Other findings sound astounding: the evidence of a threshold and possibly a processional pathway, a huge stone bowl, an essential part of the ritual paraphernalia, a statue that seems to have made its way all the way from the Italian Alps to Gozo …

What’s in a name?

Dr David Trump, emeritus tutor in archaeology at Madingley Hall, Cambridge and long known for his efforts on behalf of Maltese archaeology, was the one who came up with the name ‘The Xaghra Hypogeum’, as this best describes the site.

Up until 1965, the site did not have a name: it was discovered by Jean Houel in 1788 but was described then as an “ancient structure”. Nor did the 1826 excavations give it a name. Charles Brochtorff, who wrote a manuscript, speaks of an enclosure of stones but does not refer to a circle. Yet the site came to be known as the Brochtorff Circle! Even something as late as the Museums Report for 1959 speaks of a megalithic structure. Joe Attard Tabone, who focused attention on the site in an article in The Sunday Times in 1964, spoke of the Gozo Stone Circle.

No one knows who gave the site the name Brochtorff Circle (just as no one seems to know who gave the name Clapham Junction to the cart ruts outside Dingli).

Why not call it Houel’s Circle, or Joe Attard’s Circle? Impishly, Dr Trump said that to call it the Xaghra Circle might be a misnomer for there could be other circles in Xaghra. Equally, to call it the Gozo Circle may be another mistake, for there may be other circles to be found in Gozo. There are other circles in Europe but no other stone-enclosed hypogea.

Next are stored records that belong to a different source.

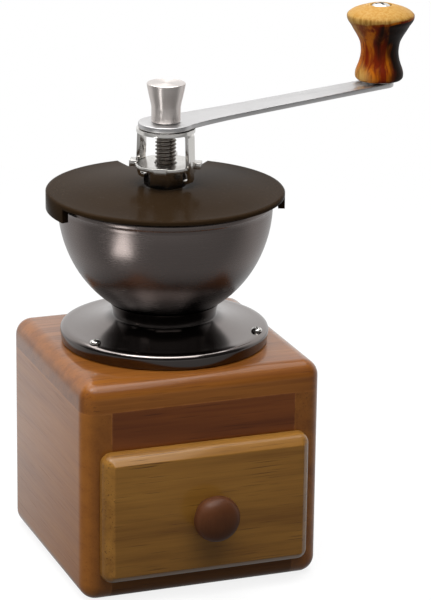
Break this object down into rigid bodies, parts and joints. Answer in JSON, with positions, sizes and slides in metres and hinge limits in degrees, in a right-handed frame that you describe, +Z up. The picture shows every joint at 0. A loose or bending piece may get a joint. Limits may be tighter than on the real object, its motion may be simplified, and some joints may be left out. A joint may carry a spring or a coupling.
{
  "type": "manual coffee grinder",
  "caption": "Hand cranked coffee grinder: a wooden box with a drawer, a metal hopper bowl on a flared foot, a plastic lid, conical burrs, and a steel crank with a wooden grip.",
  "frame": {"origin": "on the floor under the crank's axis, at the middle of the box", "axes": "+Z up along the crank's axis, -Y towards the drawer's front, +X to the right of someone who faces the drawer"},
  "size_m": [0.1718, 0.1208, 0.2137],
  "materials": {
    "box_wood": "satin oiled",
    "rail_wood": "satin oiled",
    "drawer_wood": "satin oiled",
    "inner_wood": "matt",
    "brown_lacquer": "gloss lacquer",
    "bronzed_steel": "satin",
    "bronzed_foot": "gloss",
    "brown_plastic": "satin",
    "bright_steel": "polished",
    "brushed_steel": "brushed",
    "dark_steel": "satin",
    "spring_steel": "satin",
    "brass": "satin",
    "nylon": "matt",
    "ceramic": "fired ceramic, matt",
    "grip_wood": "gloss lacquer"
  },
  "bodies": {
    "frame": {"top_board": "box_wood", "left_board": "box_wood", "right_board": "box_wood", "back_board": "box_wood", "bottom_board": "box_wood", "front_rail": "rail_wood", "hopper_foot": "bronzed_foot", "foot_screw_1": "bright_steel", "foot_screw_2": "bright_steel", "foot_screw_3": "bright_steel", "hopper_bowl": "bronzed_steel", "bridge": "bright_steel", "upper_bush": "nylon", "thrust_washer": "brass", "burr_holder": "nylon", "holder_screw_1": "bright_steel", "holder_screw_2": "bright_steel", "holder_screw_3": "bright_steel", "outer_burr": "ceramic"},
    "drawer": {"drawer_front": "drawer_wood", "drawer_inner_front": "inner_wood", "drawer_left_side": "inner_wood", "drawer_right_side": "inner_wood", "drawer_back": "inner_wood", "drawer_bottom": "inner_wood", "drawer_knob": "brown_lacquer", "drawer_knob_screw": "bright_steel"},
    "lid": {"lid": "brown_plastic"},
    "adjuster": {"adjusting_nut": "bright_steel"},
    "crank": {"shaft": "dark_steel", "inner_burr": "ceramic", "burr_washer": "bright_steel", "burr_nut": "bright_steel", "spring_seat": "bright_steel", "spring": "spring_steel", "stopper_cage": "bright_steel", "crank_arm": "brushed_steel", "knob_spindle": "bright_steel", "knob_washer": "bright_steel", "knob_screw": "bright_steel"},
    "cap": {"cap_nut": "brushed_steel"},
    "grip": {"crank_knob": "grip_wood"}
  },
  "joints": [
    {"name": "crank_turn", "type": "hinge", "parent": "frame", "child": "adjuster", "pos_m": [0, 0, 0.163], "axis": [0, 0, 1], "continuous": true},
    {"name": "burr_gap", "type": "slide", "parent": "adjuster", "child": "crank", "axis": [0, 0, -1], "range_m": [0, 0.0012], "deforming": ["spring"]},
    {"name": "cap_nut_lift", "type": "slide", "parent": "crank", "child": "cap", "axis": [0, 0, 1], "range_m": [0, 0.022]},
    {"name": "grip_spin", "type": "hinge", "parent": "crank", "child": "grip", "pos_m": [0.108, 0.03803, 0.197], "axis": [0, 0, 1], "continuous": true},
    {"name": "drawer_slide", "type": "slide", "parent": "frame", "child": "drawer", "axis": [0, -1, 0], "range_m": [0, 0.06]},
    {"name": "lid_turn", "type": "hinge", "parent": "frame", "child": "lid", "pos_m": [0, 0, 0.149], "axis": [0, 0, 1], "continuous": true}
  ]
}
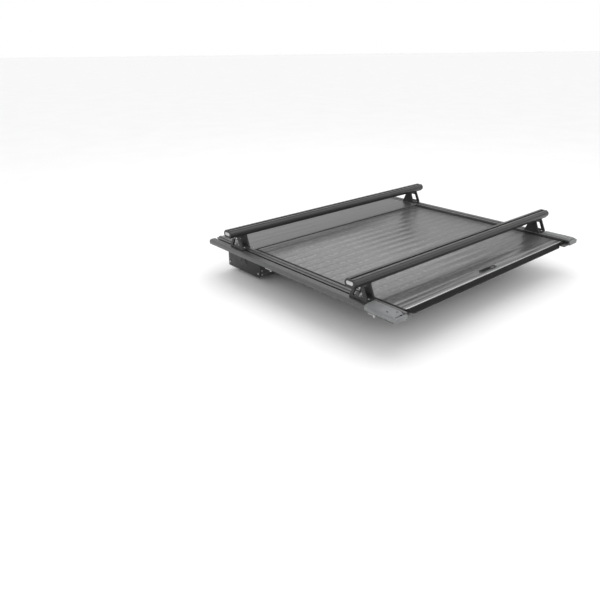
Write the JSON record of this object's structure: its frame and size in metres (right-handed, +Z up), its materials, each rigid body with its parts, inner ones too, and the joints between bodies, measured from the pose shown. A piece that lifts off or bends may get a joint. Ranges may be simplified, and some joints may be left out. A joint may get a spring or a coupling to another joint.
{
  "type": "roll-up tonneau cover",
  "caption": "Slatted aluminium cover that rolls into a canister at the cab end of a pickup bed, with side rails and sliding load bars.",
  "frame": {"origin": "middle of the cover's rear edge, on the plane of the bed's sills", "axes": "+X right, +Y towards the cab, +Z up"},
  "size_m": [1.533, 1.326, 0.309],
  "materials": {
    "slat_black": "satin black powder coat, fine lines across",
    "rail_black": "black powder-coated extrusion",
    "bar_black": "satin black powder coat",
    "leg_black": "textured black powder coat on cast aluminium",
    "grey_plastic": "moulded, lightly grained",
    "black_plastic": "moulded, fine grain",
    "cap_grey": "moulded, smooth",
    "seal_rubber": "matte extruded rubber",
    "steel": "zinc plated",
    "mill_aluminium": "plain mill finish"
  },
  "bodies": {
    "root": {"left_rail": "rail_black", "left_side_seal": "seal_rubber", "left_rail_end_cover": "grey_plastic", "left_rear_sill_clamp": "mill_aluminium", "left_front_sill_clamp": "mill_aluminium", "right_rail": "rail_black", "right_side_seal": "seal_rubber", "right_rail_end_cover": "grey_plastic", "right_rear_sill_clamp": "mill_aluminium", "right_front_sill_clamp": "mill_aluminium", "canister_tray": "rail_black", "left_canister_end_plate": "black_plastic", "left_drain_spigot": "black_plastic", "right_canister_end_plate": "black_plastic", "right_drain_spigot": "black_plastic", "canister_lid": "slat_black", "lid_wiper": "seal_rubber", "drum_shaft": "steel", "torsion_spring": "steel"},
    "end_slat": {"end_slat": "slat_black", "tail_seal": "seal_rubber", "handle_bezel": "black_plastic"},
    "handle_lever": {"handle_lever": "black_plastic"},
    "left_latch_bolt": {"left_latch_bolt": "steel"},
    "right_latch_bolt": {"right_latch_bolt": "steel"},
    "drum": {"drum": "mill_aluminium", "left_drum_bush": "black_plastic", "right_drum_bush": "black_plastic"},
    "slat_01": {"slat_01": "slat_black"},
    "slat_02": {"slat_02": "slat_black"},
    "slat_03": {"slat_03": "slat_black"},
    "slat_04": {"slat_04": "slat_black"},
    "slat_05": {"slat_05": "slat_black"},
    "slat_06": {"slat_06": "slat_black"},
    "slat_07": {"slat_07": "slat_black"},
    "slat_08": {"slat_08": "slat_black"},
    "slat_09": {"slat_09": "slat_black"},
    "slat_10": {"slat_10": "slat_black"},
    "slat_11": {"slat_11": "slat_black"},
    "slat_12": {"slat_12": "slat_black"},
    "slat_13": {"slat_13": "slat_black"},
    "slat_14": {"slat_14": "slat_black"},
    "slat_15": {"slat_15": "slat_black"},
    "slat_16": {"slat_16": "slat_black"},
    "slat_17": {"slat_17": "slat_black"},
    "slat_18": {"slat_18": "slat_black"},
    "rear_bar": {"rear_bar": "bar_black", "rear_bar_left_end_cap": "cap_grey", "rear_bar_left_leg": "leg_black", "rear_bar_left_clamp_bolt": "steel", "rear_bar_right_end_cap": "cap_grey", "rear_bar_right_leg": "leg_black", "rear_bar_right_clamp_bolt": "steel"},
    "front_bar": {"front_bar": "bar_black", "front_bar_left_end_cap": "cap_grey", "front_bar_left_leg": "leg_black", "front_bar_left_clamp_bolt": "steel", "front_bar_right_end_cap": "cap_grey", "front_bar_right_leg": "leg_black", "front_bar_right_clamp_bolt": "steel"}
  },
  "joints": [
    {"name": "cover_slide", "type": "slide", "parent": "root", "child": "end_slat", "axis": [0, 1, 0], "range_m": [0, 0.93], "deforming": ["slat_01", "slat_02", "slat_03", "slat_04", "slat_05", "slat_06", "slat_07", "slat_08", "slat_09", "slat_10", "slat_11", "slat_12", "slat_13", "slat_14", "slat_15", "slat_16", "slat_17", "slat_18"]},
    {"name": "slat_01_slide", "type": "slide", "parent": "root", "child": "slat_01", "axis": [0, 1, 0], "range_m": [0, 0.9091]},
    {"name": "slat_02_slide", "type": "slide", "parent": "root", "child": "slat_02", "axis": [0, 1, 0], "range_m": [0, 0.8671]},
    {"name": "slat_03_slide", "type": "slide", "parent": "root", "child": "slat_03", "axis": [0, 1, 0], "range_m": [0, 0.8252]},
    {"name": "slat_04_slide", "type": "slide", "parent": "root", "child": "slat_04", "axis": [0, 1, 0], "range_m": [0, 0.7831]},
    {"name": "slat_05_slide", "type": "slide", "parent": "root", "child": "slat_05", "axis": [0, 1, 0], "range_m": [0, 0.7411]},
    {"name": "slat_06_slide", "type": "slide", "parent": "root", "child": "slat_06", "axis": [0, 1, 0], "range_m": [0, 0.6992]},
    {"name": "slat_07_slide", "type": "slide", "parent": "root", "child": "slat_07", "axis": [0, 1, 0], "range_m": [0, 0.6572]},
    {"name": "slat_08_slide", "type": "slide", "parent": "root", "child": "slat_08", "axis": [0, 1, 0], "range_m": [0, 0.6151]},
    {"name": "slat_09_slide", "type": "slide", "parent": "root", "child": "slat_09", "axis": [0, 1, 0], "range_m": [0, 0.5731]},
    {"name": "slat_10_slide", "type": "slide", "parent": "root", "child": "slat_10", "axis": [0, 1, 0], "range_m": [0, 0.5312]},
    {"name": "slat_11_slide", "type": "slide", "parent": "root", "child": "slat_11", "axis": [0, 1, 0], "range_m": [0, 0.4891]},
    {"name": "slat_12_slide", "type": "slide", "parent": "root", "child": "slat_12", "axis": [0, 1, 0], "range_m": [0, 0.4471]},
    {"name": "slat_13_slide", "type": "slide", "parent": "root", "child": "slat_13", "axis": [0, 1, 0], "range_m": [0, 0.4052]},
    {"name": "slat_14_slide", "type": "slide", "parent": "root", "child": "slat_14", "axis": [0, 1, 0], "range_m": [0, 0.3632]},
    {"name": "slat_15_slide", "type": "slide", "parent": "root", "child": "slat_15", "axis": [0, 1, 0], "range_m": [0, 0.3211]},
    {"name": "slat_16_slide", "type": "slide", "parent": "root", "child": "slat_16", "axis": [0, 1, 0], "range_m": [0, 0.2792]},
    {"name": "slat_17_slide", "type": "slide", "parent": "root", "child": "slat_17", "axis": [0, 1, 0], "range_m": [0, 0.2372]},
    {"name": "slat_18_slide", "type": "slide", "parent": "root", "child": "slat_18", "axis": [0, 1, 0], "range_m": [0, 0.1951]},
    {"name": "drum_spin", "type": "hinge", "parent": "root", "child": "drum", "pos_m": [0, 1.14, -0.047], "axis": [1, 0, 0], "range_deg": [-969.8, 0]},
    {"name": "left_latch_slide", "type": "slide", "parent": "end_slat", "child": "left_latch_bolt", "axis": [1, 0, 0], "range_m": [0, 0.012], "stiffness_N_per_m": 300, "springref_m": -0.01},
    {"name": "right_latch_slide", "type": "slide", "parent": "end_slat", "child": "right_latch_bolt", "axis": [-1, 0, 0], "range_m": [0, 0.0125]},
    {"name": "handle_press", "type": "hinge", "parent": "end_slat", "child": "handle_lever", "pos_m": [0, 0.041, 0.011], "axis": [1, 0, 0], "range_deg": [0, 18.5]},
    {"name": "rear_bar_slide", "type": "slide", "parent": "root", "child": "rear_bar", "axis": [0, 1, 0], "range_m": [0, 0.36]},
    {"name": "front_bar_slide", "type": "slide", "parent": "root", "child": "front_bar", "axis": [0, 1, 0], "range_m": [-0.36, 0.15]}
  ],
  "couplings": [
    {"joint": "slat_01_slide", "follows": "cover_slide", "ratio": 0.97742},
    {"joint": "slat_02_slide", "follows": "cover_slide", "ratio": 0.93226},
    {"joint": "slat_03_slide", "follows": "cover_slide", "ratio": 0.8871},
    {"joint": "slat_04_slide", "follows": "cover_slide", "ratio": 0.84193},
    {"joint": "slat_05_slide", "follows": "cover_slide", "ratio": 0.79677},
    {"joint": "slat_06_slide", "follows": "cover_slide", "ratio": 0.75161},
    {"joint": "slat_07_slide", "follows": "cover_slide", "ratio": 0.70645},
    {"joint": "slat_08_slide", "follows": "cover_slide", "ratio": 0.66129},
    {"joint": "slat_09_slide", "follows": "cover_slide", "ratio": 0.61613},
    {"joint": "slat_10_slide", "follows": "cover_slide", "ratio": 0.57097},
    {"joint": "slat_11_slide", "follows": "cover_slide", "ratio": 0.52581},
    {"joint": "slat_12_slide", "follows": "cover_slide", "ratio": 0.48064},
    {"joint": "slat_13_slide", "follows": "cover_slide", "ratio": 0.43548},
    {"joint": "slat_14_slide", "follows": "cover_slide", "ratio": 0.39032},
    {"joint": "slat_15_slide", "follows": "cover_slide", "ratio": 0.34516},
    {"joint": "slat_16_slide", "follows": "cover_slide", "ratio": 0.3},
    {"joint": "slat_17_slide", "follows": "cover_slide", "ratio": 0.25484},
    {"joint": "slat_18_slide", "follows": "cover_slide", "ratio": 0.20968},
    {"joint": "drum_spin", "follows": "cover_slide", "rad_per_m": -18.182},
    {"joint": "right_latch_slide", "follows": "left_latch_slide", "ratio": 1},
    {"joint": "handle_press", "follows": "left_latch_slide", "rad_per_m": 26.18}
  ]
}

Earlier, Professor Anthony Bonanno described the seven-year excavations from 1987 to 1994 and said many Maltese students learned archaeology first hand through their participation in the digs.

This excavation also fostered the research relationship between the University of Malta and that of Cambridge. Other studies have discovered a rare settlement site at Ghajnsielem. This was the first full-scale excavation in Gozo for over a 100 years.

Superintendent of Cultural Heritage Dr Anthony Pace also referred to a very recent excavation on a much smaller site in Kercem.